VARIATION IN THE CONJUGATED LINOLEIC ACID CONTENT OF THREE TRADITIONAL GREEK CHEESES DURING A 1‐YEAR PERIOD
Author(s) -
ZLATANOS SPIROS,
LASKARIDIS KOSTAS
Publication year - 2009
Publication title -
journal of food quality
Language(s) - English
Resource type - Journals
SCImago Journal Rank - 0.568
H-Index - 43
eISSN - 1745-4557
pISSN - 0146-9428
DOI - 10.1111/j.1745-4557.2008.00237.x
Subject(s) - conjugated linoleic acid , food science , fatty acid , composition (language) , chemistry , linoleic acid , sheep milk , food composition data , biochemistry , linguistics , philosophy , orange (colour)

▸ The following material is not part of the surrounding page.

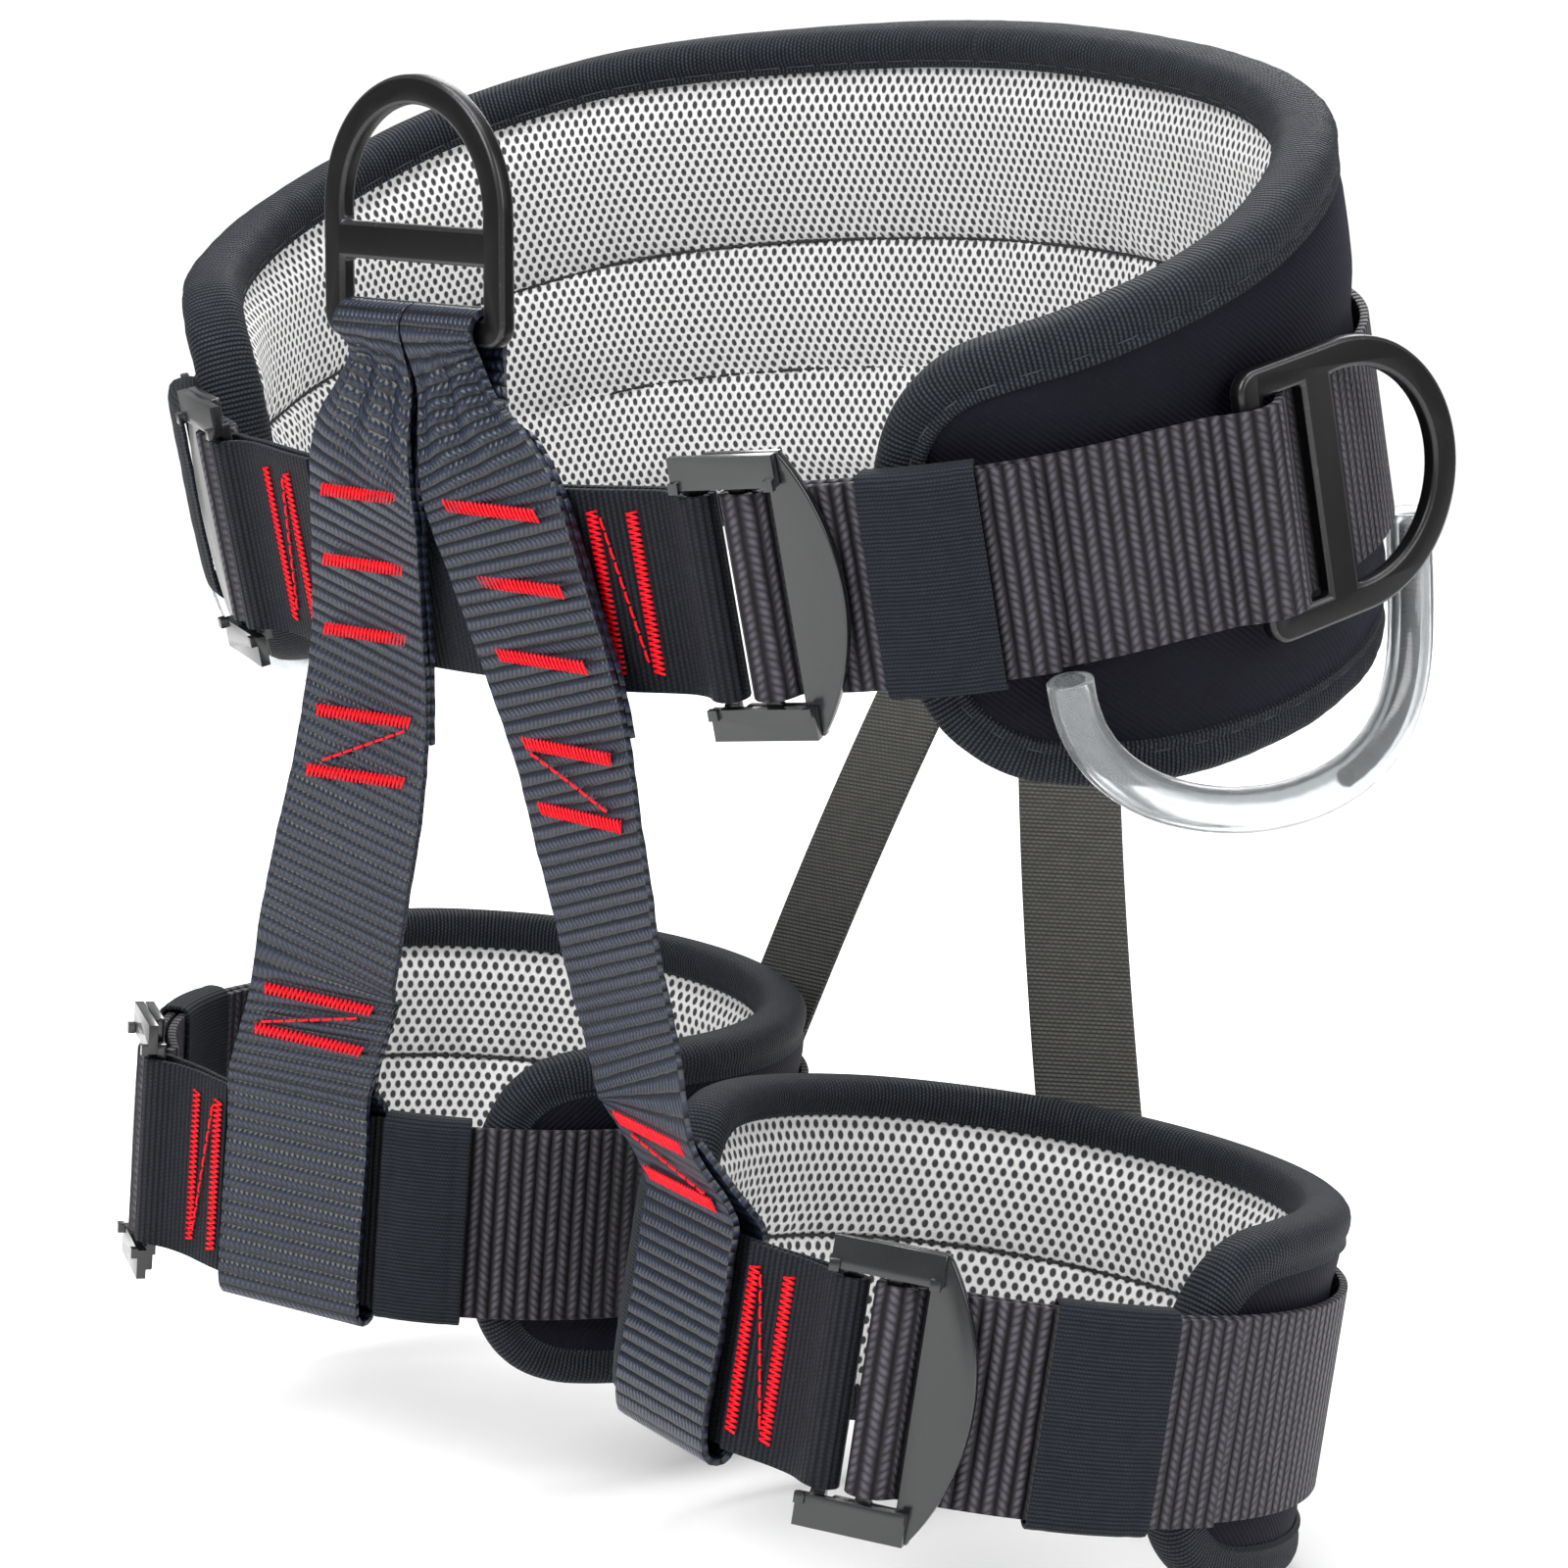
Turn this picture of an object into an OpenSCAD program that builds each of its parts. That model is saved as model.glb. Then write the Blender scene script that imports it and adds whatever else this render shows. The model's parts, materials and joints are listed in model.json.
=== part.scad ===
// Tree climbing saddle: padded waist belt, two padded leg loops, tie straps and rings.
// Axes: +Z up, -Y to the wearer's front, +X to the wearer's left. Millimetres.

/* [Waist] */
// half width of the waist opening, side to side
waist_half_width = 155; // [130:1:190]
// half depth of the waist opening, front to back
waist_half_depth = 98; // [85:1:125]
// radius of the belt round each hip
hip_radius = 80; // [60:1:90]
// lean of the whole waist ring, back edge up
waist_pitch = 13; // [0:1:20]
// thickness of the waist pad
pad_thick = 12; // [8:0.5:16]
// height of the pad's top edge above the webbing's middle, at the back
pad_top = 72; // [50:1:85]
// depth of the pad's bottom edge below the webbing's middle, at the back
pad_bottom = 48; // [35:1:60]

/* [Webbing] */
// width of the load webbing
web_width = 45; // [40:1:50]
// thickness of the adjustable webbing
web_thick = 2.0; // [1.5:0.1:2.6]
// thickness of the sewn front webbing
sewn_thick = 1.5; // [1.2:0.1:2.2]
// width of the two tie straps
strap_width = 39.5; // [38:1:45]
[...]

The fat and fatty acid content of three traditional Greek cheeses were determined monthly for a period of 1 year. The analyzed cheeses, feta, graviera and manouri, are traditional Greek dairy products made exclusively or primarily from sheep milk. In all cheeses, the content of the fatty acids varies during several months, especially the conjugated linoleic acid (CLA) content of feta, graviera and manouri ranged between 0.5 and 0.9, 0.5 and 1.0 and 0.4 and 0.8 g/100 g total fatty acids, respectively. The average content of CLA in graviera and feta was similar (0.75 and 0.72 g/100 g fatty acids, respectively). On the other hand, the CLA content of manouri (0.54 g/100 g fatty acids) was less than that of the other two cheeses. In every case, the analyzed cheeses can be characterized as good or very good CLA sources.PRACTICAL APPLICATIONS No data exist about the variation in the fatty acid composition of standardized cheeses during the various months of the year. Several investigations were carried out in order to determine the fatty acid composition and especially the conjugated linoleic acid (CLA) content of various kinds of cheese. However, cheeses were produced from milk and it is suggested that the milk composition is affected by seasonal factors. In the present investigation, we tried to find out if the beneficial fatty acid content of cheeses, which were previously found as rich CLA sources, is season dependent. The results of this research are a potential tool for food technologist in order to provide CLA‐enriched diets.